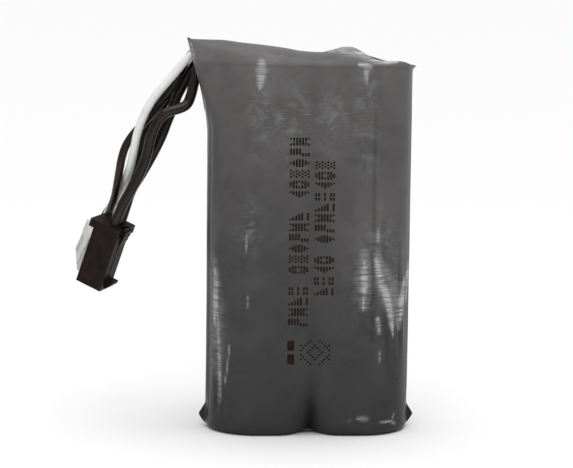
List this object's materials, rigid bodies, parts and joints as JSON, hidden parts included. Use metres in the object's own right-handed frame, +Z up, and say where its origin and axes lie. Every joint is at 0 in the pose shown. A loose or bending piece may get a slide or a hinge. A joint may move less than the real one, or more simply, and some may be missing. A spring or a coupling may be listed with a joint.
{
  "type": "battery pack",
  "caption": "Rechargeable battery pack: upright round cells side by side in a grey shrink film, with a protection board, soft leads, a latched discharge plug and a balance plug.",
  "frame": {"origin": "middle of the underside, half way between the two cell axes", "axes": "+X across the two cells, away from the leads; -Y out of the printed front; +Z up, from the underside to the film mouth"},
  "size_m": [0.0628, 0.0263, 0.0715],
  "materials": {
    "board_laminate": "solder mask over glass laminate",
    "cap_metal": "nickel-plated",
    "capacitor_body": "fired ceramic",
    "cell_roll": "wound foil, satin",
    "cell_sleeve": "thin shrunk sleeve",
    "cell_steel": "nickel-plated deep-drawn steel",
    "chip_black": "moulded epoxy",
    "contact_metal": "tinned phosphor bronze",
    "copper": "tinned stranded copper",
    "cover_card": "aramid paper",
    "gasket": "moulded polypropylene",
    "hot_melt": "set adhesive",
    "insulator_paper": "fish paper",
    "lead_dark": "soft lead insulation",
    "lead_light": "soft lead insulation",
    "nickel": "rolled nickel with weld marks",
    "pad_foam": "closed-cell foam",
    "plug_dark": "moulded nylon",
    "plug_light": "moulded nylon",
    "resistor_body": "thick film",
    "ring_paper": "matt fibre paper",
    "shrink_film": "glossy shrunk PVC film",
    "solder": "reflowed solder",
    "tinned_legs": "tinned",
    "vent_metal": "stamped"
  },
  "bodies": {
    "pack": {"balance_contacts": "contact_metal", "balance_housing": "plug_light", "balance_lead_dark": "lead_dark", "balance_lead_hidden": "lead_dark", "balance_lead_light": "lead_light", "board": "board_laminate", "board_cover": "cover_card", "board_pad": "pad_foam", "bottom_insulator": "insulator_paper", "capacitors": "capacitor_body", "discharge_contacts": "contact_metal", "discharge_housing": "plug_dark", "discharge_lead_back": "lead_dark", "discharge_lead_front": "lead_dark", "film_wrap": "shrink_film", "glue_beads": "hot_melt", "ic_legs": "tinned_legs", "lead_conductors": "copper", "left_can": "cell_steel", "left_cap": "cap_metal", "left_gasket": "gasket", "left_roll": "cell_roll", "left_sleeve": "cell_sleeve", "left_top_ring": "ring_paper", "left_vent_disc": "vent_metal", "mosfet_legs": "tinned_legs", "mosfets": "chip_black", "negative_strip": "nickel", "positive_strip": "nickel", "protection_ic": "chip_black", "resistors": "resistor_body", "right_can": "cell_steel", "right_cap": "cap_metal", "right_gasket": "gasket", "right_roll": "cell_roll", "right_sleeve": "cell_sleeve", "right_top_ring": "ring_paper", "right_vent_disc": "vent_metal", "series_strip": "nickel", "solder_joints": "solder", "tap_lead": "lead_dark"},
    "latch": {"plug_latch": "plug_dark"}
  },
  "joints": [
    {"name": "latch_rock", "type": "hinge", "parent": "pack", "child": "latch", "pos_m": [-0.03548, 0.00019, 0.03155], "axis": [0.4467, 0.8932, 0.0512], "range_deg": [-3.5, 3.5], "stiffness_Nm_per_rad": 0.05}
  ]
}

> _Stated problem_: Copy out the material above in its entirety. Every detail must match.

> _The answer_:
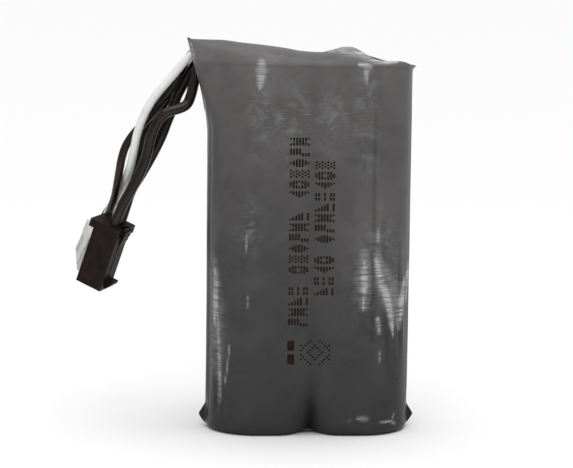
List this object's materials, rigid bodies, parts and joints as JSON, hidden parts included. Use metres in the object's own right-handed frame, +Z up, and say where its origin and axes lie. Every joint is at 0 in the pose shown. A loose or bending piece may get a slide or a hinge. A joint may move less than the real one, or more simply, and some may be missing. A spring or a coupling may be listed with a joint.
{
  "type": "battery pack",
  "caption": "Rechargeable battery pack: upright round cells side by side in a grey shrink film, with a protection board, soft leads, a latched discharge plug and a balance plug.",
  "frame": {"origin": "middle of the underside, half way between the two cell axes", "axes": "+X across the two cells, away from the leads; -Y out of the printed front; +Z up, from the underside to the film mouth"},
  "size_m": [0.0628, 0.0263, 0.0715],
  "materials": {
    "board_laminate": "solder mask over glass laminate",
    "cap_metal": "nickel-plated",
    "capacitor_body": "fired ceramic",
    "cell_roll": "wound foil, satin",
    "cell_sleeve": "thin shrunk sleeve",
    "cell_steel": "nickel-plated deep-drawn steel",
    "chip_black": "moulded epoxy",
    "contact_metal": "tinned phosphor bronze",
    "copper": "tinned stranded copper",
    "cover_card": "aramid paper",
    "gasket": "moulded polypropylene",
    "hot_melt": "set adhesive",
    "insulator_paper": "fish paper",
    "lead_dark": "soft lead insulation",
    "lead_light": "soft lead insulation",
    "nickel": "rolled nickel with weld marks",
    "pad_foam": "closed-cell foam",
    "plug_dark": "moulded nylon",
    "plug_light": "moulded nylon",
    "resistor_body": "thick film",
    "ring_paper": "matt fibre paper",
    "shrink_film": "glossy shrunk PVC film",
    "solder": "reflowed solder",
    "tinned_legs": "tinned",
    "vent_metal": "stamped"
  },
  "bodies": {
    "pack": {"balance_contacts": "contact_metal", "balance_housing": "plug_light", "balance_lead_dark": "lead_dark", "balance_lead_hidden": "lead_dark", "balance_lead_light": "lead_light", "board": "board_laminate", "board_cover": "cover_card", "board_pad": "pad_foam", "bottom_insulator": "insulator_paper", "capacitors": "capacitor_body", "discharge_contacts": "contact_metal", "discharge_housing": "plug_dark", "discharge_lead_back": "lead_dark", "discharge_lead_front": "lead_dark", "film_wrap": "shrink_film", "glue_beads": "hot_melt", "ic_legs": "tinned_legs", "lead_conductors": "copper", "left_can": "cell_steel", "left_cap": "cap_metal", "left_gasket": "gasket", "left_roll": "cell_roll", "left_sleeve": "cell_sleeve", "left_top_ring": "ring_paper", "left_vent_disc": "vent_metal", "mosfet_legs": "tinned_legs", "mosfets": "chip_black", "negative_strip": "nickel", "positive_strip": "nickel", "protection_ic": "chip_black", "resistors": "resistor_body", "right_can": "cell_steel", "right_cap": "cap_metal", "right_gasket": "gasket", "right_roll": "cell_roll", "right_sleeve": "cell_sleeve", "right_top_ring": "ring_paper", "right_vent_disc": "vent_metal", "series_strip": "nickel", "solder_joints": "solder", "tap_lead": "lead_dark"},
    "latch": {"plug_latch": "plug_dark"}
  },
  "joints": [
    {"name": "latch_rock", "type": "hinge", "parent": "pack", "child": "latch", "pos_m": [-0.03548, 0.00019, 0.03155], "axis": [0.4467, 0.8932, 0.0512], "range_deg": [-3.5, 3.5], "stiffness_Nm_per_rad": 0.05}
  ]
}